Critical Context

In his Essais (1580-1595; Essayes, 1603), Michel Eyquem de Montaigne wrote, “I am eager to make myself known.” The self that de Beauvoir reveals is one with a great capacity and desire for happiness, one who pursues that goal and attains it. The movement of The Prime of Life is comic, tracing de Beauvoir’s odyssey from isolation to commitment. It is also a work suffused with hope. Sartre’s existentialism concentrates on the problem of confronting evil in a world that does not allow for redemption from the divine. De Beauvoir shares Sartre’s philosophy but emphasizes another aspect, the working out of one’s salvation in a godless universe. Though she would probably not find the comparison flattering, her autobiography retells John Bunyan’s The Pilgrim’s Progress (1678-1684) in a modern idiom, with intelligence as grace, freedom as the New Jerusalem, and herself as the secular pilgrim seeking that shining but elusive end.

What she might observe of all of her other works she may say with Montaigne here: “I am myself the matter of my book.” Yet her discretion (or reserve) makes the autobiography less revealing than her novels. Anyone wishing to trace the development of her fiction must read the memoirs, but anyone seeking to understand the author must turn to the fiction. She Came to Stay, for example, describes a menage a trois that parallels the experience of de Beauvoir, Sartre, and one of their students. In The Prime of Life, de Beauvoir confesses to some irritation with Sartre’s infatuation. In She Came to Stay, de Beauvoir’s surrogate, Francoise, reacts more strongly: She murders the character based on Olga. Clearly, the feelings that de Beauvoir conceals in her autobiography surface in the novels.

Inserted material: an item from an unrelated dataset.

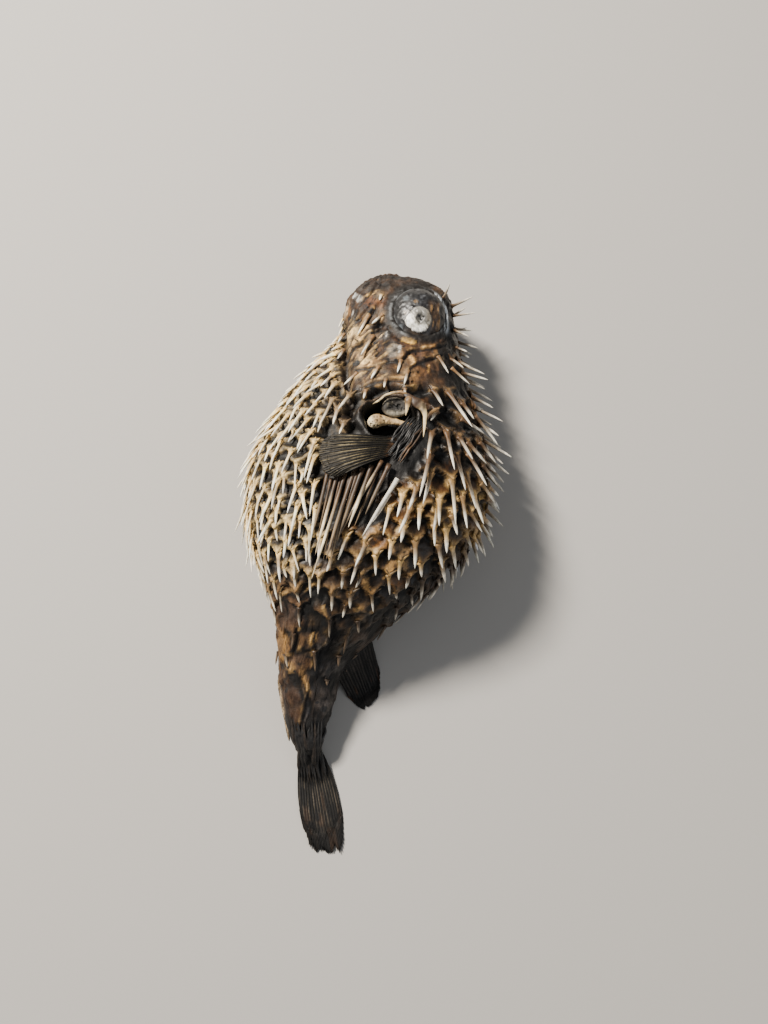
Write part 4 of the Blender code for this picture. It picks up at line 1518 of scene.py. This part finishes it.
def spine_tones(roots, point):
    """Colours along each shaft: amber root, grey middle, pale end."""
    backward = np.cos(roots[:, ANGLE])
    y = point[:, 1]
    belly = smooth(-0.05, -0.45, backward)
    kind, luck = roots[:, KIND], roots[:, LUCK]
    count = len(roots)
    spread = 1 + rng.normal(0, 0.12, (count, 1))
    base = plain((760, 540, 250), count)
    tint(base, (360, 240, 120), smooth(0.6, 0.3, luck))
    tint(base, (170, 105, 56), smooth(-8, 12, y))
    tint(base, (840, 620, 290), belly)
    cheek = kind == CHEEK
    base[cheek] = (0.27, 0.17, 0.088)
    middle = plain((500, 410, 290), count)
    tint(middle, (920, 800, 560), belly)
    grey = smooth(0.45, 0.1, luck) * (1 - belly)
    tint(middle, (165, 125, 90), grey)
    tan = smooth(0.2, 0.05, luck) * belly
    tint(middle, (420, 310, 190), tan)
    middle[cheek] = (0.5, 0.38, 0.24)
    end = plain((930, 890, 790), count)
    # spines darker towards the tail, and painted shade on the lower rear flank
    rear_dim_and_shade = np.maximum(smooth(-26, -64, y), shaded_flank(point[:, 0], y, backward))
    tint(base, (85, 56, 34), rear_dim_and_shade)
    tint(middle, (150, 110, 78), rear_dim_and_shade * 0.92)
    tint(end, (600, 540, 440), rear_dim_and_shade * 0.6)
    tint(end, (170, 125, 85), smooth(-58, -72, y) * smooth(0.95, 0.6, luck))
    nape = smooth(-4, 14, y) * smooth(0.12, 0.42, backward)
    tint(middle, (240, 190, 140), nape * 0.6)
    tint(end, (660, 620, 540), nape * 0.6)
    worn = beside_gill(*point.T) * (kind != CHEEK)
    tint(base, (200, 140, 85), worn * 0.85)
    tint(middle, (340, 270, 190), worn * 0.85)
    tint(end, (720, 660, 550), worn * 0.8)
    # rods are pale or dark; the lower layer's are all dark, painted shade under the upper layer
    is_rod = kind == ROD
    pale = (roots[is_rod, LUCK] > 0.35)[:, None]
    base[is_rod] = (0.1, 0.062, 0.034)
    middle[is_rod] = np.where(pale, (0.38, 0.3, 0.195), (0.09, 0.066, 0.044))
    end[is_rod] = np.where(pale, (0.68, 0.59, 0.43), (0.23, 0.175, 0.115))
    for part in (base, middle, end):
        part[kind == PALE_ROD] = (0.8, 0.76, 0.67)
    return base * spread, middle * spread, np.clip(end * spread, 0, 0.95)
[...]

Nevertheless, the memoirs capture what Henry James urged all writers to record, “the look of things, the look that conveys their meaning, . . . the colour, the relief, the expression, the surface, the substance of the human spectacle.” The fiction is psychological, the autobiography realistic, but both exhibit the same qualities of mind that make de Beauvoir an important figure in twentieth century life and letters.